Lucy turned back to the water. "I'm not sure anyone actually knows the full story of what happened," she admitted. "None of us saw everything. This was... it was just so much bigger than anything I've seen Fairy Tail get into before. All the other times it's just been Fairy Tail, or maybe a couple of other guilds. This time... this time it was everyone, everywhere. There was just... so much damage."

"We should have been here to help," Fried said, and she looked at him in shock. Surely we didn't mean Laxus and the other Raijinshuu? "If I'd been quicker to realise what was happening, if I'd brought everyone home faster, before the barrier particles really affected us, maybe we could have done something to help. The protective runes around the guild-hall might have been stronger. They probably could have withstood the blast, then at least we'd still have a guild-hall. I - we could have fought. We could have helped."

That was the moment that Lucy finally understood what it was that had driven Fried out here alone, so far from all of the others.

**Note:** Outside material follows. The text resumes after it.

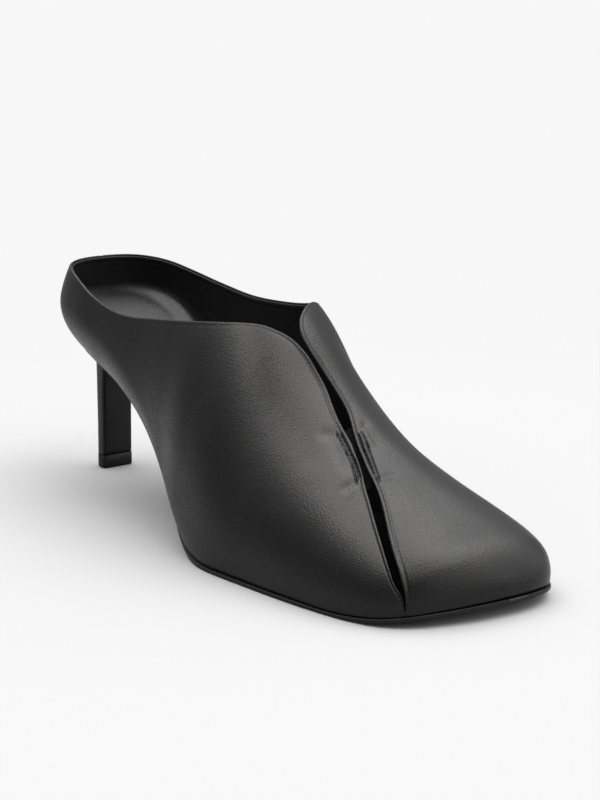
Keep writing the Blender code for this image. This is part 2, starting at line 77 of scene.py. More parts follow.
sky = bpy.data.worlds.new("studio")
sky.use_nodes = True
bpy.context.scene.world = sky
sky_nodes = sky.node_tree.nodes
sky_links = sky.node_tree.links
sky_nodes.clear()
sky_out = sky_nodes.new("ShaderNodeOutputWorld")
sky_mix = sky_nodes.new("ShaderNodeMixShader")
sky_path = sky_nodes.new("ShaderNodeLightPath")
sky_where = sky_nodes.new("ShaderNodeTexCoord")


def facing(direction):
    """Cosine of the angle between a ray into the surroundings and a direction."""
    dot = sky_nodes.new("ShaderNodeVectorMath")
    dot.operation = "DOT_PRODUCT"
    dot.inputs[1].default_value = direction
    sky_links.new(sky_where.outputs["Generated"], dot.inputs[0])
    return dot.outputs["Value"]


def soft_step(tree, value, span, top=1.0):
    """Smooth step of a value over a span, from 0 up to a top."""
    step = tree.nodes.new("ShaderNodeMapRange")
    step.interpolation_type = "SMOOTHSTEP"
    step.inputs["From Min"].default_value, step.inputs["From Max"].default_value = span
    step.inputs["To Max"].default_value = top
    tree.links.new(value, step.inputs["Value"])
    return step.outputs["Result"]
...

A strange, aching sadness rose in a wave of compassion against her heart, breathtaking in its rise and leaving only stillness in its wake. A writer she might be, but she couldn't reach the words she wanted. Comfort seemed hollow, pity was contemptible, logic was far too cold.

And so she said nothing, and leaned against the railing of the bridge, and just stayed. Sometimes, silence said more than anything else.

.

Lucy had long since forgotten why she had ventured out into town in the first place. Somehow, it seemed to pale into insignificance when compared to standing on a bridge over a dark river for long, slow minutes as the sun climbed towards midday, one half of a silence that had too many wounds at its heart.

She would heal; she knew that in her head even as her heart ached. And he would heal too, eventually. But the scars from this battle would linger for much longer than they ever had before, and she had no way of knowing what echoes they might leave in the minds and hearts of those who had drowned in darkness.